• Raw data:
______
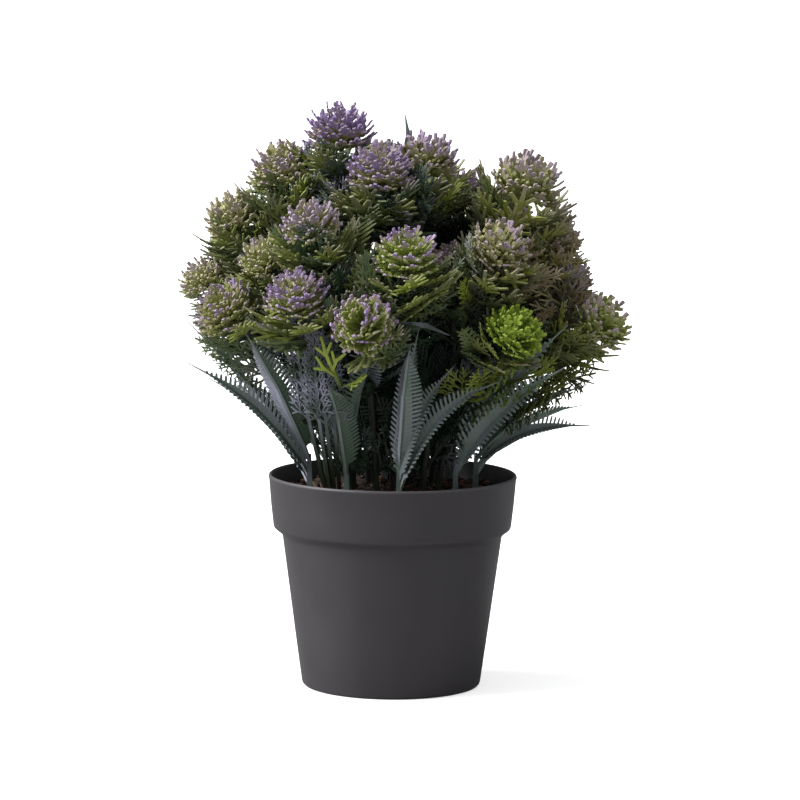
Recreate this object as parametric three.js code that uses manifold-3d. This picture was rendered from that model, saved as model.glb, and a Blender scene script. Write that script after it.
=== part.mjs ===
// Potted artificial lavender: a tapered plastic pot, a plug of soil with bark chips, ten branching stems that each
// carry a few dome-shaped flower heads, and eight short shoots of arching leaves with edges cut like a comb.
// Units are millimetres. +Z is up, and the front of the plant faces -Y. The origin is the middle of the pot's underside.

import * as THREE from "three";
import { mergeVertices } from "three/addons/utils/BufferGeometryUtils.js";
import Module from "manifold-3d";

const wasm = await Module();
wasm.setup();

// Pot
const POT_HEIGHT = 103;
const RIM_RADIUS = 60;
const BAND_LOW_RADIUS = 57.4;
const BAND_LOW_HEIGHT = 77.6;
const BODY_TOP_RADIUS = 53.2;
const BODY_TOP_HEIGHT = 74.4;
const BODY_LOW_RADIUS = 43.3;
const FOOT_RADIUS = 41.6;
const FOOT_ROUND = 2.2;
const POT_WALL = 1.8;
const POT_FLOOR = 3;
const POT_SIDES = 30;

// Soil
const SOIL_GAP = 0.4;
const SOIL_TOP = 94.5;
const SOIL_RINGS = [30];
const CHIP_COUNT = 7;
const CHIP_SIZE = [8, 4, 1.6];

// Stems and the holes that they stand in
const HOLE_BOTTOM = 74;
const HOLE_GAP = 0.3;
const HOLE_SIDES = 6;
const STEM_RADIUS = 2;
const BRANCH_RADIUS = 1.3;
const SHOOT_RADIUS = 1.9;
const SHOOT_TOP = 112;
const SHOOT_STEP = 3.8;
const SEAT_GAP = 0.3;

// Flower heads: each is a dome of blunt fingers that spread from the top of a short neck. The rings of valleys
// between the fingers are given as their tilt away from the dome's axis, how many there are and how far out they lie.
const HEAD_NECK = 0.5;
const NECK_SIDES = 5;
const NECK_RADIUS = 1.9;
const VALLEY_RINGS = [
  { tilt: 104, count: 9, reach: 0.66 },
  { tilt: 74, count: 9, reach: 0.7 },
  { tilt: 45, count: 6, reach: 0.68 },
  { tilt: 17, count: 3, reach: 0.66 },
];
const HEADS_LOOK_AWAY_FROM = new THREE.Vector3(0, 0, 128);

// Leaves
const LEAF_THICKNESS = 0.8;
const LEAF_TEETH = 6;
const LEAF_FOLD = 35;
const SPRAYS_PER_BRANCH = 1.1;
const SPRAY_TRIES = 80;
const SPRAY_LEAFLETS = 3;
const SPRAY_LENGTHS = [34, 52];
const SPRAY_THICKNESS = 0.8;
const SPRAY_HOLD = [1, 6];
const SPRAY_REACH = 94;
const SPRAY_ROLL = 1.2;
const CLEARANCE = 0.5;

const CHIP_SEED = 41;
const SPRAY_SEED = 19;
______
• Aim: List all lines in the material containing the string "that".

• Response to the exercise:
Recreate this object as parametric three.js code that uses manifold-3d. This picture was rendered from that model, saved as model.glb, and a Blender scene script. Write that script after it.
// Potted artificial lavender: a tapered plastic pot, a plug of soil with bark chips, ten branching stems that each
// Stems and the holes that they stand in
// Flower heads: each is a dome of blunt fingers that spread from the top of a short neck. The rings of valleys